Mark lets us see the picture he saw, and it wasn’t pleasant. Trying his best to preach a decent sermon in the synagogue, he is very rudely interrupted by a man screaming at the top of his lungs! Where in God’s name were the ushers that day? Were they outside smoking a cigarette? If that were to happen here, don’t you think Craig Keaton or Brad Hudgens and their teams of able minded ushers would rise to the occasion and “take care of things?” And if they didn’t then surely the security guards or maybe the new invitational evangelism team headed by Dr. Peggy Woodall would!

But Jesus doesn’t need bodyguards. That’s not at all the way he dealt with threats or danger. That’s not how he dealt with people. That’s not how he dealt with interruptions. Not Jesus. You see, all the folks in Capernaum had been talking about this Jesus of Nazareth who had sort-of moved in over at Peter and Mrs. Peter’s house. I suppose Peter’s wife had hosted parties and people gathered around to listen to him teach until, finally, someone must have said, “Why don’t you just come on over to synagogue this coming Friday night and speak there?” It was amazing, really, what he had to say. It seemed so real, so genuine. Instead of quoting and citing… “…according to X who told Y who told Z,” Jesus just spoke from the heart, I guess, as we like to say here in the south—and so, they remarked to each other, “My, what a good speaker!" He speaks with such authority, not like those scribes who’ve been to seminary over in Jerusalem!” And, I guess that’s why this man, screaming at the top of his lungs, annoyed them so.

WHAT HAVE YOU TO DO WITH US? JESUS OF NAZARETH! HAVE

YOU COME TO DESTROY US? …..I KNOW WHO YOU ARE, HOLY

ONE OF GOD!

You see, I believe they all knew about this poor soul; they’d seen him around town before, but Jesus hadn’t seen him. Remember…this is just his “adopted” town, he’s not really one of the locals yet—that takes a while, sometimes a long while. So, instantly, Jesus has to deal with something that they’ve seen for years, maybe even generations to deal with—and had done nothing about it. Jesus, on the other hand, engages the man immediately and sees the bondage that cripples him, speaks to his multiple personalities, and sets him free.

And, as I said earlier, they gather still closer, up to the very front of the synagogue where Jesus and the liberated man stand, and continue listening to Jesus’ teaching! No one puts up his hand and says, “What was that you just did to this troubled man?” No one says, “Excuse me sir, would this be considered a healing or an exorcism?” No one asks, “Was this a miracle or not?” No one says any such thing!
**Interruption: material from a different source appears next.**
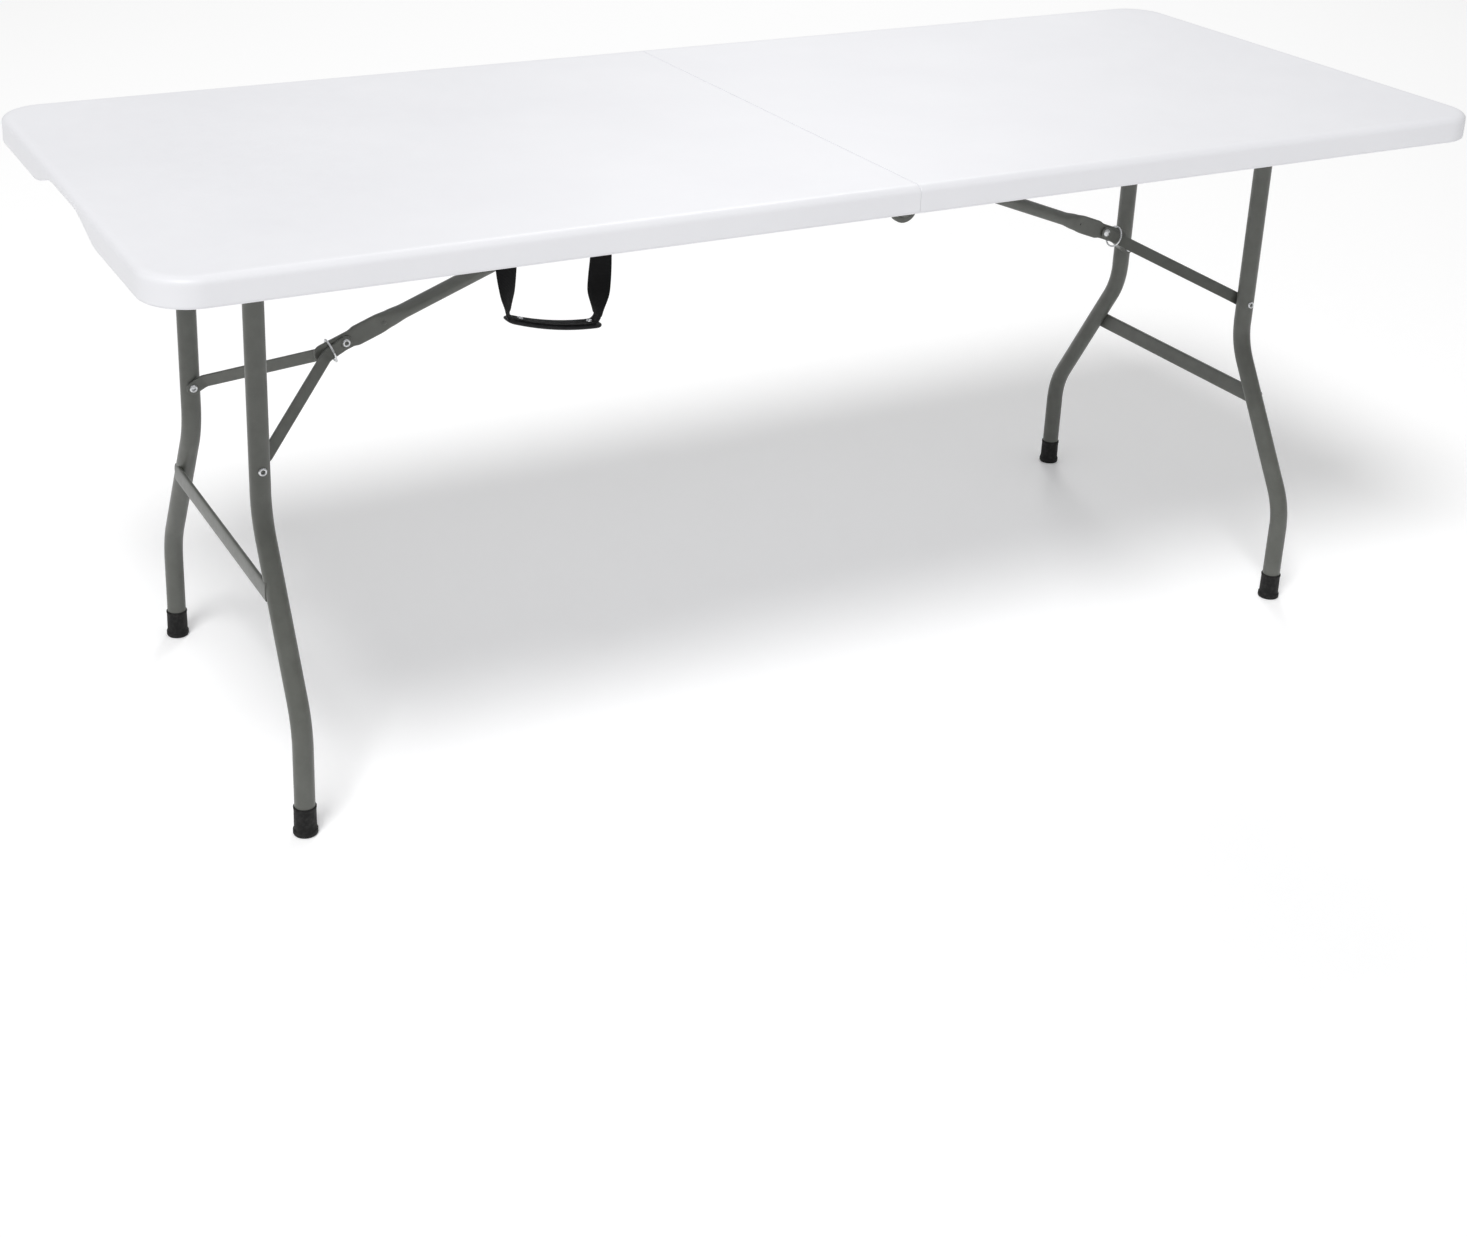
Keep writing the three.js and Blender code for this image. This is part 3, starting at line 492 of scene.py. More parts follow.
def channel_relief(x, y):
    """Room for the folded frame: legs, feet, brace, knee, bars, lock ring and rails."""
    mirrored = np.abs(y)
    ripple = 1.6 * MM * np.abs(np.sin(2 * math.pi * x / PITCH))
    knee, ring_x = KNEE_FOLDED, KNEE_FOLDED + 141.5 * MM
    stretcher_x = LEG_LINE + STRETCHER_DROP
    routes = (
        (mirrored, 14.5 * MM + ripple, 5.6 * MM,
         [(LEG_LINE - 14 * MM, LEG_TOP_Y), (LEG_LINE + UPPER_BEND, LEG_TOP_Y),
          (LEG_LINE + LOWER_BEND, LEG_FOOT_Y), (-20 * MM, LEG_FOOT_Y)]),
        (mirrored, 19 * MM, 8.2 * MM, [(-64 * MM, LEG_FOOT_Y), (-16 * MM, LEG_FOOT_Y)]),
        (y, 14 * MM + ripple, 6.8 * MM, [(knee + TONGUE_TIP + 8 * MM, 0), (-30 * MM, 0)]),
        (y, 20 * MM, 4.6 * MM, [(knee - 6 * MM, 0), (knee + 34 * MM, 0)]),
        (y, 11 * MM, 8.8 * MM, [(knee + 8 * MM, 0), (knee + 74 * MM, 0)]),
        (mirrored, 12 * MM + ripple, 4.4 * MM,
         [(knee + 28 * MM, 0), (BAR_RIVET_X - 24 * MM, 127 * MM), (BAR_RIVET_X + 6 * MM, 127 * MM)]),
        (y, 12 * MM, 9.2 * MM, [(ring_x, -10 * MM), (ring_x, 10 * MM)]),
        (mirrored, 14 * MM, 1.6 * MM, [(stretcher_x, 0), (stretcher_x, 170 * MM)]))
    parts = [channel(route_distance(x, across, route), half, depth)
             for across, half, depth, route in routes]
    parts.append(channel(np.abs(x - LEG_LINE), 13 * MM + ripple, 2.4 * MM))
    beside_rail = np.maximum(np.abs(mirrored + RAIL_LOW.y + 9 * MM) - 9 * MM, 0)
    parts.append(channel(np.maximum(RAIL_LOW.x - x, 0) + beside_rail, 3.2 * MM, 3.2 * MM, 2.5 * MM))
    clip_x = sum(corner.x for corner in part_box("storage_clip_left")) / 2
    pockets = [(clip_x, LEG_FOOT_Y, 11 * MM, 17 * MM, 8.2 * MM)]
    pockets += [(strap, HANDLE_Y, 18 * MM, 15 * MM, 5.2 * MM) for strap in STRAPS]
    for centre_x, centre_y, half_x, half_y, depth in pockets:
        outside = np.maximum(np.abs(x - centre_x) - half_x, np.abs(y - centre_y) - half_y)
        parts.append(channel(np.maximum(outside, 0), 2.4 * MM, depth, 2.2 * MM))
    return np.max(parts, axis=0)


def boss_relief(x, y):
    """Round boss with a sunken eye at each pivot clip: (relief, where slots may show)."""
    place = abs(sum(c.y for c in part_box("pivot_clip_left_b"))) / 2
    radius = np.hypot(x - LEG_LINE, np.abs(y) - place)
    boss_r, wall = 53 * MM, 3 * MM
    raised = smooth((boss_r - radius) / wall) * 1.1 * MM
    eye = smooth((24 * MM - radius) / wall) * 5 * MM
    return eye - raised, smooth((radius - boss_r) / wall) + smooth((20 * MM - radius) / wall)


def round_inset(x, y, start, side, radius):
    """Distance inside a plan outline with round outer corners, open at the seam."""
    qx, qy = start + radius - x, np.abs(y) - (side - radius)
    round_part = radius - np.hypot(np.maximum(qx, 0), np.maximum(qy, 0))
    return np.where((qx > 0) & (qy > 0), round_part, np.minimum(x - start, side - np.abs(y)))


def outline_inset(x, y):
    return np.maximum(round_inset(x, y, END_X, SIDE_Y, CORNER), 0)


def cavity_inset(x, y):
    """How far a point lies inside the rim's wavy inner wall."""
    start, side = END_X + END_RIM, SIDE_Y - SIDE_RIM
    side_wave = 1.3 * MM * (1 + np.tanh(2.5 * np.cos(2 * math.pi * x / PITCH)))
    end_wave = 1.7 * MM * (1 + np.tanh(3 * np.cos(math.pi * y / PITCH)))
    end_wave = end_wave * (np.abs(y) < SIDE_Y - 1.2 * CORNER)
    beside_end = (x - start) < (side - np.abs(y))
    return round_inset(x, y, start, side, CORNER - END_RIM) + np.where(beside_end, end_wave, side_wave)


def hand_hold(y):
    """Rise of the lip over the scallop that a hand fits under."""
    return 21 * MM * smooth((152 * MM - np.abs(y)) / (104 * MM))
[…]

Maybe they watched what happened when the poor troubled soul interrupted Jesus in that particular synagogue in Capernaum and decided they’d just keep their mouths shut! And maybe, just maybe, they went back to listening to Jesus’ teaching, because, as you’ve already heard… it was really, really different. Such authority.

Later, during lunch they went back over it again and again in their minds and kept remarking to each other about such authority with which Jesus spoke and decided then and there to not question it!

It makes me wonder about our teaching today. Makes me wonder about what gets us talking? Sensationalism is very very real. Entertainment and spectacle-seeking is as big in the religious world as it is in the secular world. And, when you stop and think about it, we could spend all day tracking the latest, juiciest, and most spectacular story. We could even spend most of our time inventing spectacles! But, at the end of the day, would our teaching astound others so much that they would say, “My… what authority, what genuineness those people have!” If truth be told, everything we do and say, especially in this day and time, is questioned anyway! Our programming, our advertising, our buildings, our future plans, our mission, and our vision. And maybe that’s how it should be. But oh to be carriers of a message like Jesus’ Capernaum message that is so clear, so compassionate, and so full of authority that people would focus on nothing else. In our age that seems to be on super-steroids when it comes to information… that it’s even dubbed “The Information Age” what a gift that would be to our world.